Rugby union, and the course it is taking, constitutes a serious threat to the existence of the league game, not as a sport, but as a main-line attraction for television, sponsors and the paying public. The views expressed last week by Alf Davies, the Chief Executive of Leeds, that rugby league must be prepared to 'change or die', are shared by many. And Vernon Pugh was perfectly correct when he described league as being 'essentially parasitic' in that it requires the oxygen of publicity it gets from luring a union star to its ranks. Scott Quinnell is the latest acquisition. His departure is another massive blow to Wales, and will bring renewed calls for union to start competing financially with the rival code, but even when union finally severs its fragile links with amateurism, it will never embark on the potentially ruinous path to full professionalism. As an amateur, Quinnell was at liberty to make his choice.
The biggest danger to rugby union comes not from league but from within its own ranks.

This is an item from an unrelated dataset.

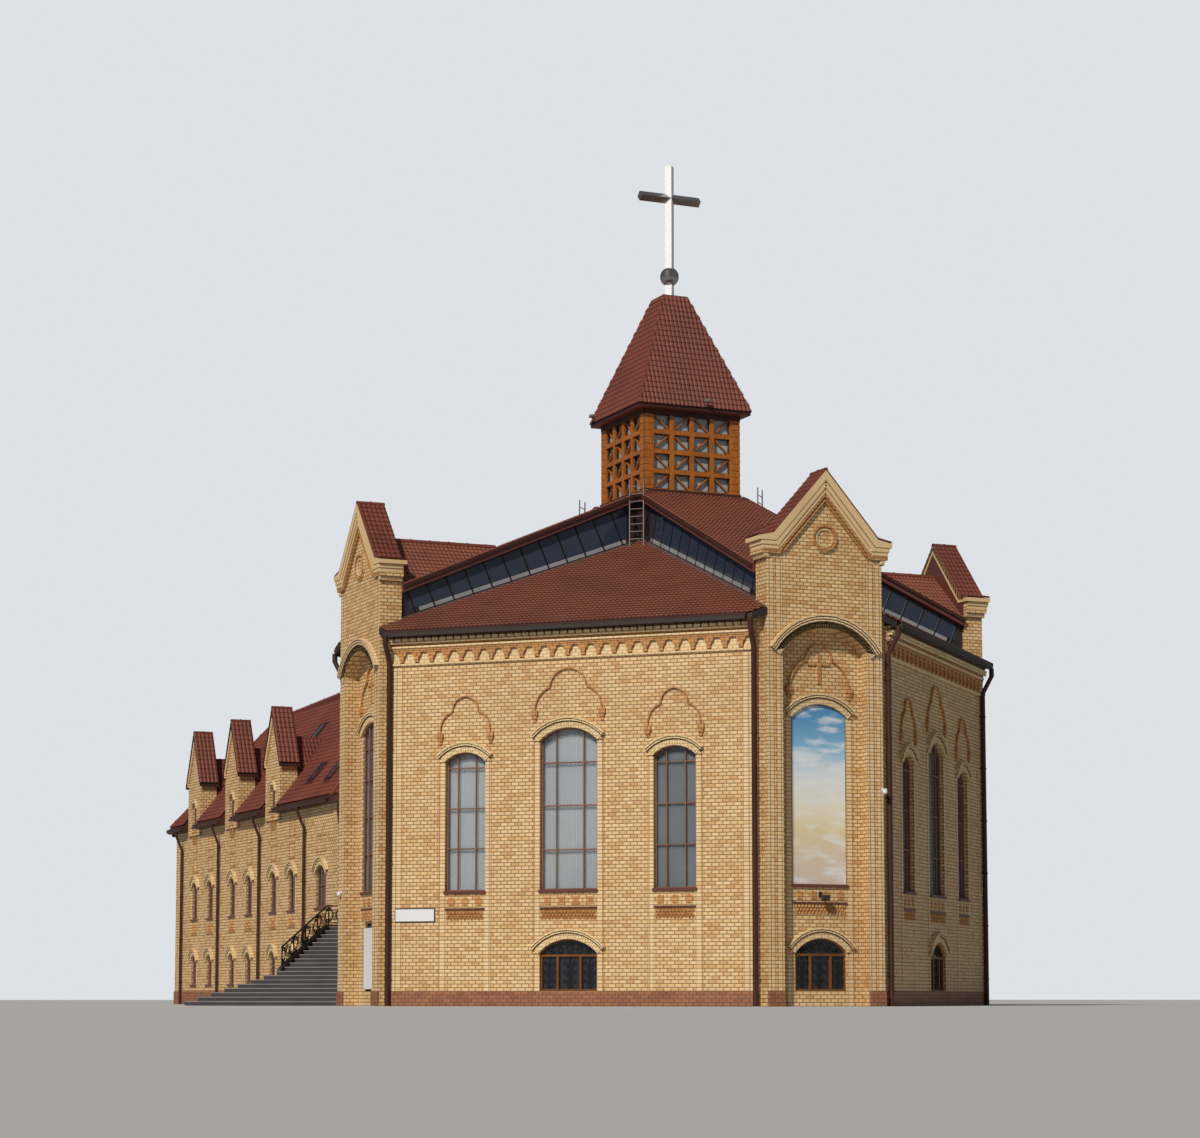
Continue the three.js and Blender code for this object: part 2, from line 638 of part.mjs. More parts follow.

It was a game created and designed for those who wished to play it, not for the delectation of those who wanted to watch it. If spectators were prepared to pay to watch a group of young men indulge in their recreational pastime, well and good, but it was on the players', not the spectators', terms. No longer is that strictly the case. The game has sold itself on the grand scale and the cost to the players has been astronomical. For the players, the responsibility to entertain remains secondary to the duty to win, but in this hugely competitive market place, there is an increasing demand for value for money. A season of televised matches such as the ones last weekend at Orrell and in Bucharest would soon have the media moguls searching for alternatives.
The problem for union is that in this, as on the vexed question of amateurism, there is no common policy, just bitter discord not only between northern and southern hemispheres but between north and south Britain where the automatic response to an English yes is a Scottish no, and vice versa.
Contrary to the belief of so many of the game's ill-informed critics, these are facts recognised and understood by the administrative hierarchy, who nevertheless continue to trip over their own big feet on all the most important issues facing the game. What they need above all else is a well-organised, efficiently run public relations department to help them through the perils and the pitfalls which lie ahead. Not since the great schism a century ago has the game been in greater need of men of wisdom, vision and courage. In the likes of Sir Tasker Watkins, it has such men. It is time for them to step forward into the front line, and, with the ever-increasing shadow of Louis Luyt falling over the game, it is time we listened to them.